━━━━━ ITEMS ━━━━━

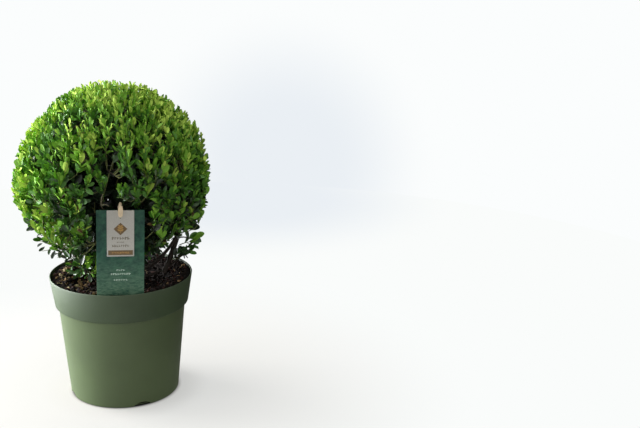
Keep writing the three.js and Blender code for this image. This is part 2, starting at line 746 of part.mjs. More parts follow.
function fuseMass(plan, core) {
  const stemRadiusAt = taper(plan.bough.radiusAt(1), TWIG_RADIUS);
  const pieces = [toSolid(limbGeometry(plan.stem, stemRadiusAt, BOUGH_SIDES, MASS_STEM_STEPS))];
  if (core) pieces.push(core);
  for (const twig of plan.twigs) {
    pieces.push(toSolid(limbGeometry(twig.path, taper(TWIG_RADIUS, SHOOT_RADIUS), TWIG_SIDES, TWIG_STEPS)));
  }
  for (const shoot of plan.shoots) {
    const radiusAt = taper(SHOOT_RADIUS, SHOOT_TIP_RADIUS);
    pieces.push(toSolid(limbGeometry(shoot.path, radiusAt, TWIG_SIDES, 1, shoot.roll)));
  }
  for (const leaf of plan.leaves) pieces.push(toSolid(leafGeometry(leaf)));
  return toGeometry(largestShell(wasm.Manifold.union(pieces)));
}

function growLeaves(shoots, count, fits, random) {
  const leaves = [];
  for (const shoot of shoots) {
    for (let order = 0; order < count; order += 1) {
      const leaf = leafOnShoot(shoot, order, count, fits, leaves, random);
      if (leaf) leaves.push(leaf);
    }
  }
  return leaves;
}

// A lumpy ball about the crown's centre
function lumpyBall(share) {
  const ball = closedMesh(new THREE.IcosahedronGeometry(1, CORE_DETAIL));
  const random = seededRandom(CORE_SEED);
  const position = ball.attributes.position;
  const direction = new THREE.Vector3();
  for (let at = 0; at < position.count; at += 1) {
    direction.fromBufferAttribute(position, at).normalize();
    const uneven = 1 + CORE_LUMP * (2 * random() - 1);
    const point = crownPoint(direction, share * uneven);
    position.setXYZ(at, point.x, point.y, point.z);
  }
  return toSolid(ball);
}

// The open throat under the crown, where the boughs come up
function throatSolid() {
  const depth = CROWN_HALF_HEIGHT + SOIL_CLEARANCE;
  const width = depth * Math.tan(radians(CROWN_THROAT_ANGLE));
  const cone = new THREE.ConeGeometry(width, depth, THROAT_SIDES);
  cone.rotateX(Math.PI / 2);
  cone.translate(CROWN_CENTRE.x, CROWN_CENTRE.y, CROWN_CENTRE.z - depth / 2);
  return toSolid(cone);
}

function labelSpace() {
  const height = LABEL_HEIGHT + LABEL_SPACE_TOP;
  const depth = LABEL_SPACE_FRONT + LABEL_SPACE_BACK;
  const space = new THREE.BoxGeometry(LABEL_WIDTH + 2 * LABEL_SPACE_SIDE, depth, height);
  space.translate(0, LABEL_SPACE_BACK - depth / 2, height / 2);
  return toSolid(space.applyMatrix4(labelMatrix()));
}

function coreOf(home, shape) {
  let core = lumpyBall(shape.core).subtract(lumpyBall(shape.hollow));
  for (const face of crownCells[home]) {
    core = core.trimByPlane(face.toArray(), face.dot(CROWN_CENTRE) + CELL_MARGIN);
  }
  return largestShell(core.subtract(throatSolid()).subtract(labelSpace()));
}

const twigDirections = spreadDirections(TWIG_COUNT, TWIG_SCATTER, seededRandom(TWIG_SEED));
const shootDirections = spreadDirections(SHOOT_COUNT, SHOOT_SCATTER, seededRandom(SHOOT_SEED));

function inCrown(direction) {
  return direction.angleTo(UP) < Math.PI - radians(CROWN_LEAF_ANGLE);
}

function clearOfPieces(point, room) {
  return clearOfLabel(point) && clearOfPot(point) && clearOfLimbs(point, room);
}

function growMass(bough, stem, twigTips, shootTips, leafCount, fits, random) {
  const twigs = growTwigs(stem, twigTips, fits, random);
  const shoots = growShoots(twigs, shootTips, fits, random);
  const leaves = growLeaves(shoots, leafCount, fits, random);
  return { bough, stem, twigs, shoots, leaves };
}

function crownMass(home, bough, shape) {
  const own = (direction) => homeOf(direction) === home && inCrown(direction);
  const stem = massStem(bough, crownPoint(crownDirections[home], shape.stem));
  const inCrownOf = (point, room) => insideCell(home, point, room) && insideSurface(point);
  const isClear = (point, room) => clearOfSprigs(point) && clearOfPieces(point, room);
  const fits = (point, room = 0) => inCrownOf(point, room) && isClear(point, room);
  const twigTips = twigDirections.filter(own).map((direction) => crownPoint(direction, shape.anchor));
  const shootTips = shootDirections.filter(own).map((direction) => crownPoint(direction, shape.shoot));
  const random = seededRandom(MASS_SEED + home);
  const plan = growMass(bough, stem, twigTips, shootTips, shape.leaves, fits, random);
  return fuseMass(plan, coreOf(home, shape));
}

function sprigMass(sprig, order, bough) {
  const centre = sprigCentre(sprig);
  const stem = massStem(bough, centre);
  const fits = (point) => point.distanceTo(centre) < sprig.radius && clearOfPieces(point, 0);
  const random = seededRandom(MASS_SEED + order);
  const shoots = spreadDirections(SPRIG_SHOOTS, SHOOT_SCATTER, random).map((direction) => {
    const tip = centre.clone().addScaledVector(direction, sprig.radius * SPRIG_SHAPE.shoot);
    return { foot: centre, tip, path: new THREE.LineCurve3(centre, tip), roll: 2 * Math.PI * random() };
  });
  const leaves = growLeaves(shoots, SPRIG_SHAPE.leaves, fits, random);
  return fuseMass({ bough, stem, twigs: [], shoots, leaves }, null);
}

// The whole object

function addMesh(group, name, geometry, material) {
  const mesh = new THREE.Mesh(geometry, material);
  mesh.name = name;
  group.add(mesh);
}

function plantPlan() {
  const plan = [{ name: 'top', bough: topBough(), home: 0, shape: UPPER_SHAPE }];
  for (let index = 1; index <= RING_COUNT; index += 1) {
    const azimuth = CROWN_FRONT_SEAM + RING_STEP * (index - 0.5);
    plan.push({ name: `upper_${index}`, bough: upperBough(azimuth), home: index, shape: UPPER_SHAPE });
  }
  for (let index = 1; index <= RING_COUNT; index += 1) {
    const bough = lowerBough(CROWN_FRONT_SEAM + RING_STEP * (index - 1), LOWER_REACHES[index - 1]);
    plan.push({ name: `lower_${index}`, bough, home: RING_COUNT + index, shape: LOWER_SHAPE });
  }
  for (const sprig of SPRIGS) plan.push({ name: `sprig_${sprig.name}`, bough: sprigBough(sprig), sprig });
  return plan;
}

function makePlant() {
  const plant = new THREE.Group();
  const plan = plantPlan();
  addMesh(plant, 'main_stem', toGeometry(stemSolid(0)), materials.bark);
  rememberLimb(stemCurve, stemRadius);
  boughSolids(plan.map((entry) => entry.bough)).forEach((solid, order) => {
    addMesh(plant, `bough_${plan[order].name}`, toGeometry(solid), materials.bark);
    rememberLimb(plan[order].bough.curve, plan[order].bough.radiusAt);
  });
  plan.forEach((entry, order) => {
    const { name, bough, home, shape, sprig } = entry;
    const mass = sprig ? sprigMass(sprig, order, bough) : crownMass(home, bough, shape);
    addMesh(plant, `foliage_${name}`, mass, shape === UPPER_SHAPE ? materials.leaf : materials.lowLeaf);
  });
  return plant;
}

function makeLabel() {
  const label = new THREE.Group();
  addMesh(label, 'label_card', cardGeometry(), materials.card);
  addMesh(label, 'label_panel', panelGeometry(), materials.panel);
  for (const [name, facing] of [['peg_leg_back', 1], ['peg_leg_front', -1]]) {
    const leg = pegLegGeometry(facing);
    leg.translate(0, pegFace(facing), 0);
    addMesh(label, name, leg, materials.pegWood);
  }
  addMesh(label, 'peg_spring', springGeometry(), materials.wire);
  label.applyMatrix4(labelMatrix());
  return label;
}

const pottedHolly = new THREE.Group();
addMesh(pottedHolly, 'pot', makePot(), materials.pot);
addMesh(pottedHolly, 'potting_soil', makeSoil(), materials.soil);
const aboveSoil = new THREE.Group();
aboveSoil.position.z = SOIL_TOP;
aboveSoil.add(makePlant(), makeLabel());
pottedHolly.add(aboveSoil);

export default pottedHolly;
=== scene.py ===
# Potted Japanese holly clipped to a ball: bark, twigs, leaves, pot, soil and label, made round the frame

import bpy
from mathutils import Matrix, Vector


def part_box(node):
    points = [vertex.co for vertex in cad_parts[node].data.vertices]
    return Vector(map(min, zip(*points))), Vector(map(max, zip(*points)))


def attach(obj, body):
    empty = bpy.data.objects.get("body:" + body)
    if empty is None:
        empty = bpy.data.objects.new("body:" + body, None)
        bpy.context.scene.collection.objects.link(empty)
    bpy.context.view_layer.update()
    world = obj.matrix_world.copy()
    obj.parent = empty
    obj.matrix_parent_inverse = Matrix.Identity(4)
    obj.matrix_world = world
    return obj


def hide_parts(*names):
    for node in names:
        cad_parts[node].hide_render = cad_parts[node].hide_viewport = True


bl_info = {
    "name": "Potted Japanese Holly",
    "version": (1, 0, 0),
    "blender": (4, 5, 0),
    "location": "3D View > Sidebar > Holly",
    "description": "A clipped holly ball in a round pot, with its leaves, bark, soil and label",
    "category": "Object",
}

import functools
import math

import bmesh
import bpy
import numpy as np
from bpy.props import FloatProperty, FloatVectorProperty, IntProperty, PointerProperty
from mathutils import Matrix, Vector, noise

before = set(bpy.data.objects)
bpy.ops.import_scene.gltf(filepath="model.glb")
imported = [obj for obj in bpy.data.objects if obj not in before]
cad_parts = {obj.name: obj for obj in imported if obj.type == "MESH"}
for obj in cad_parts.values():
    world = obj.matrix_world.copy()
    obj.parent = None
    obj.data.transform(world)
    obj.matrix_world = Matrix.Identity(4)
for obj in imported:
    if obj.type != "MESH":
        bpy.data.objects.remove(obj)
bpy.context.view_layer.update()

MM = 0.001
UP = np.array([0.0, 0.0, 1.0])
GOLDEN_ANGLE = math.pi * (3 - math.sqrt(5))


def table(fields, *rows):
    """Rows of values as dictionaries with these fields."""
    return tuple(dict(zip(fields.split(), row)) for row in rows)


def tables_by_mass(fields, **rows):
    """A table for each of these masses of the plant."""
    return {mass: table(fields, *own) for mass, own in rows.items()}


# Pot: its outside comes from the frame, and its band and shoulder are the source's
POT_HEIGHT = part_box("pot")[1].z
POT_RIM_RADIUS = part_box("pot")[1].x
POT_BAND_HEIGHT = 41 * MM
POT_BAND_FOOT_RADIUS = 89.2 * MM
POT_SHOULDER_RADIUS = 84.6 * MM
POT_SHOULDER_DROP = 0.9 * MM
POT_FOOT_RADIUS = 73.5 * MM
POT_FOOT_ROUND = 3 * MM
POT_WALL = 1.8 * MM
POT_LIP = 0.9 * MM
POT_STEPS = 160
POT_ARC_STEPS = 5
POT_SHOULDER_CORNER = ((-0.1 * MM, 1.2 * MM), (0.25 * MM, 0.2 * MM))
POT_BAND_EDGE = 2.4 * MM
POT_BAND_ARC = (-80, -8)
POT_SHARP_ANGLE = 40
NOTCH_AZIMUTHS = (-73, 17, 107, 197)
NOTCH_WIDTH = 24 * MM
NOTCH_HEIGHT = 6.5 * MM
NOTCH_DEPTH = 9 * MM
NOTCH_SIDES = 32

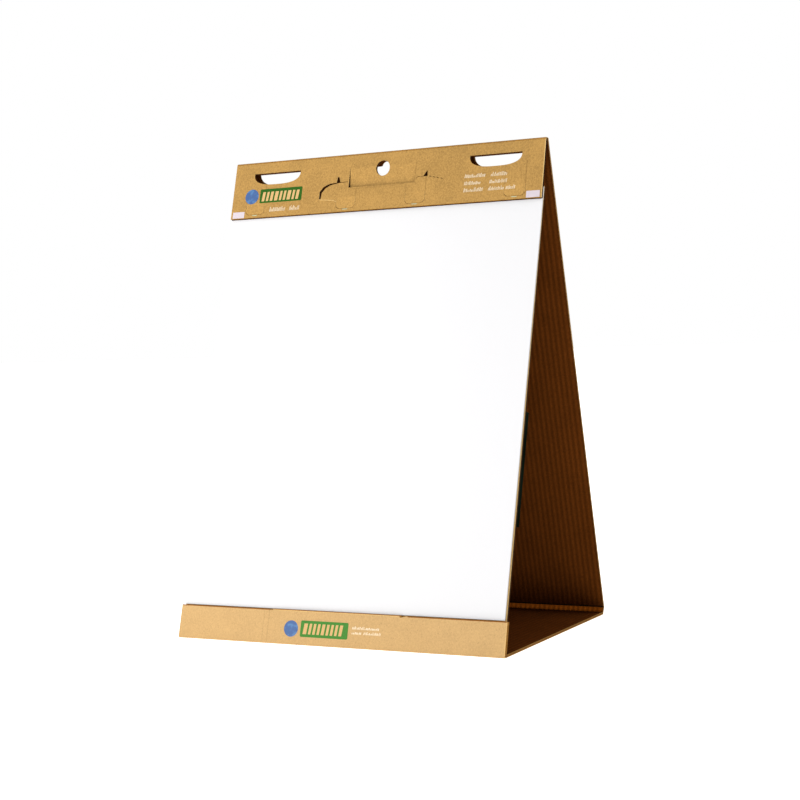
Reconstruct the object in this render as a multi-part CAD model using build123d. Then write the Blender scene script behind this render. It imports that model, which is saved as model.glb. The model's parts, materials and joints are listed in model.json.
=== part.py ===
from build123d import *
import math
import os

# Tabletop easel pad: a tent folded from corrugated kraft board that carries a pad of sheets.
# Millimetres. X runs along the width, +Y towards the back, +Z up. The base rests on Z = 0,
# and the origin is midway between the front and back edges of the footprint.
os.makedirs("parts", exist_ok=True)

# ---- driving dimensions -------------------------------------------------------------
WIDTH = 500.0                # every panel and the sheets
HEIGHT = 675.0               # table to the top fold
SET_BACK = 190.0             # top fold behind the bottom fold of the lip
DEPTH = 345.0                # base panel, front to back
BOARD = 4.0                  # C-flute corrugated board
LINER = 0.4
MEDIUM = 0.35
FLUTES = 66                  # waves across the width, 7.6 mm each
FLAT_SHARE = 0.16            # of each wave, glued flat to a liner on either side of a crest
SPINE_RISE, SPINE_OUT = 10.0, 5.0
TOP_FOLD_WIDTH = 8.0         # two boards back to back
FOLD_ROUND, FOLD_CROWN = 1.2, 0.8   # bevel and height of the liner carried over the fold

LIP_TOP = 46.0               # distances up the front slope from the table
LIP_RAISE = 0.8              # the tuck tab stands this much above the lip's edge
TUCK_HALF = 100.0
NOTCH_WIDE, NOTCH_DEEP = 1.6, 3.0   # beside the tuck tab
HEADER_LOW = 615.0
PAD_LOW, PAD_TOP = 47.5, 632.5
BACKING_LOW, BACKING_TOP = 7.35, 634.0

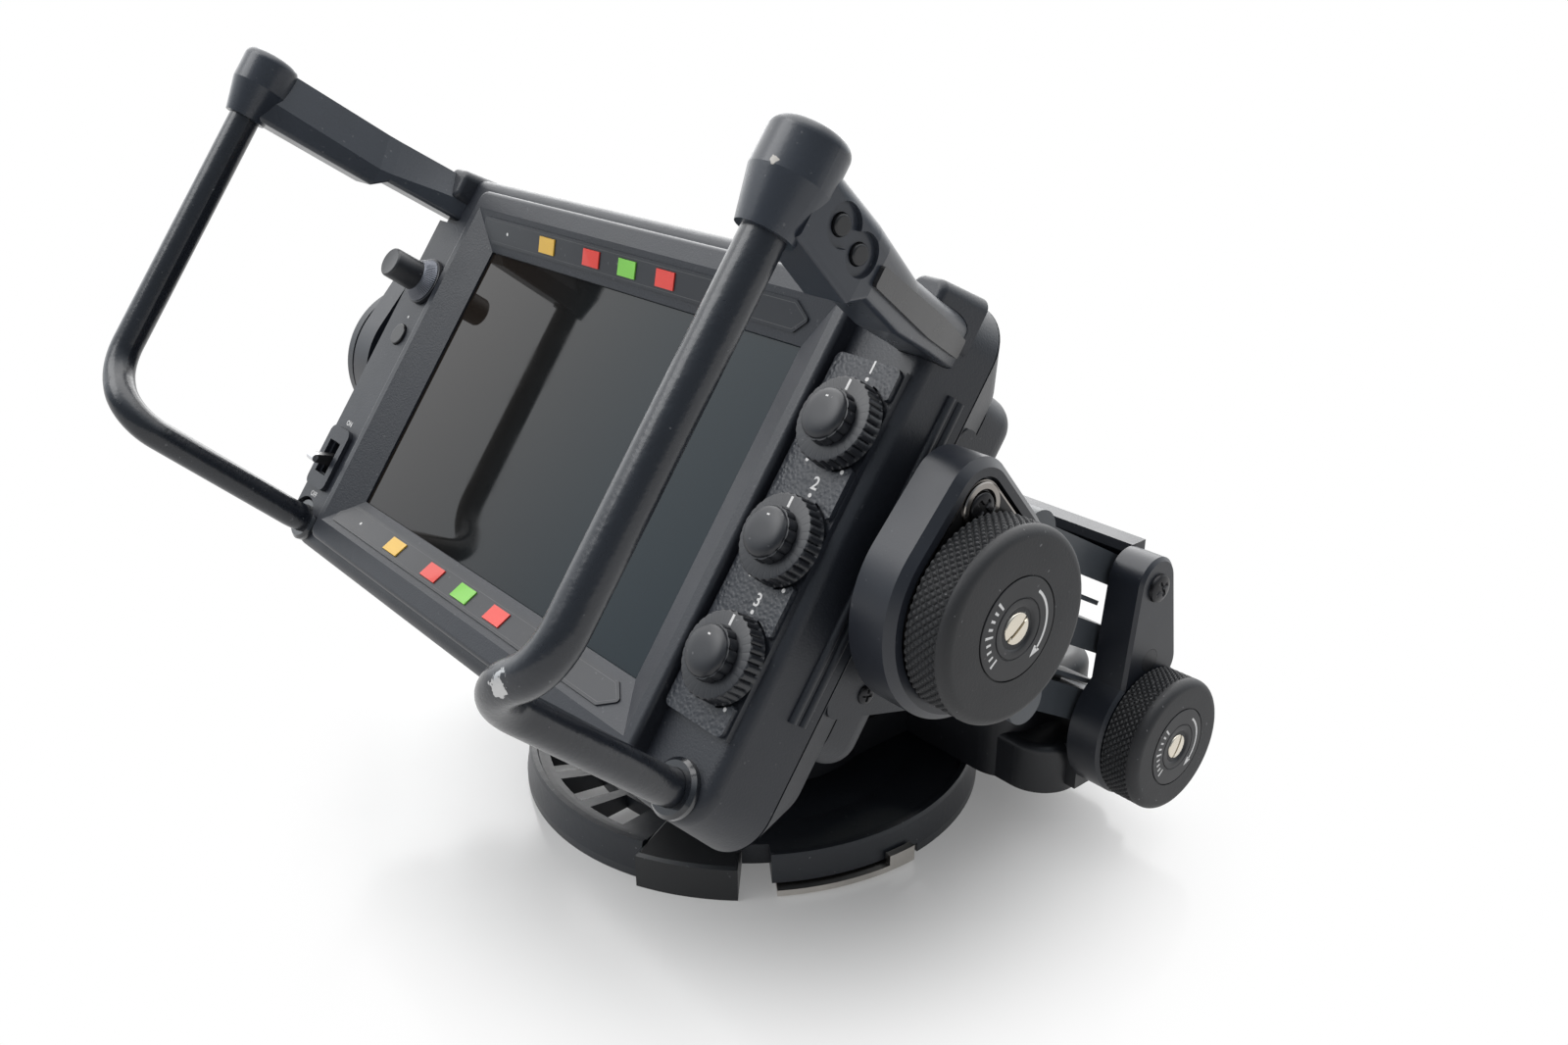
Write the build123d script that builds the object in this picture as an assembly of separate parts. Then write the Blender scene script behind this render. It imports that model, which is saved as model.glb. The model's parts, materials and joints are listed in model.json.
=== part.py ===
from build123d import *
import math
import os

os.makedirs("parts", exist_ok=True)

# Studio viewfinder on a sprung parallelogram lift. World frame: X to the user's right, Y away
# from the user, Z up, origin at the pan axis on the underside of the base. The screen head is
# drawn in its own frame (x right, y up the screen, z out of the screen) and then leaned back.

# Screen head: screen, surround and shells
SCREEN_W = 168.2
SCREEN_H = 100.0
SURROUND_RISE = 6.0
SURROUND_FLARE_X = 11.9
SURROUND_FLARE_Y = 13.0
RIM_W = 4.2
RIM_DROP = 1.7
STRIP_GROOVE = 0.7
STRIP_W = 26.8
BORDER_H = 12.5
SIDE_DRAFT = 2.5
TOP_DRAFT = 4.5
PARTING_DEPTH = 22.0
SEAM = 0.45
REAR_STEP_W = 7.5
REAR_STEP_H = 11.0
REAR_DEPTH = 38.0
SHELL_CORNER = 15.0
SHELL_WALL = 3.0
FACE_ROUND = 4.0
LEFT_STRIP_RISE = 3.5
HUMP_STEP_W = 0.4
HUMP_STEP_LOW = 19.0
HUMP_STEP_HIGH = 6.0
HUMP_DEPTH = 55.0
HUMP_ROUND = 8.0
GLASS_T = 1.6
GLASS_LIP = 0.8
GLASS_LAP = 2.0
PANEL_T = 5.0
BOARD_T = 1.6
SEAT = 0.1
COVER_T = 2.2
CHASSIS_INSET = 24.0
CHASSIS_T = 2.0
EAR_T = 3.0
PAD_SCREW_R = 2.8
BOARD_INSET = 33.6
BOARD_LIFT = 8.0
INLET_X = -70.0
INLET_BACK = 9.1
INLET_R = 8.0
INLET_WALL = 1.8
INLET_DEEP = 11.0
INLET_PROUD = 2.0
INLET_FLANGE = 2.4
LABEL_T = 0.5
LABEL_H = 9.0
TALLY_X = 0.3
TALLY_PITCH = 20.4
TALLY_W = 9.5
TALLY_H = 5.6
TALLY_T = 0.4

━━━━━

**WHAT THE TASK REQUIRES**
Reproduce, exactly as written, the stretch of lines whose first line is the one with "const pottedHolly = new THREE.Group();" and whose last line is the one with "points = [vertex.co".

**RESPONSE BELOW**
const pottedHolly = new THREE.Group();
addMesh(pottedHolly, 'pot', makePot(), materials.pot);
addMesh(pottedHolly, 'potting_soil', makeSoil(), materials.soil);
const aboveSoil = new THREE.Group();
aboveSoil.position.z = SOIL_TOP;
aboveSoil.add(makePlant(), makeLabel());
pottedHolly.add(aboveSoil);

export default pottedHolly;
=== scene.py ===
# Potted Japanese holly clipped to a ball: bark, twigs, leaves, pot, soil and label, made round the frame

import bpy
from mathutils import Matrix, Vector


def part_box(node):
    points = [vertex.co for vertex in cad_parts[node].data.vertices]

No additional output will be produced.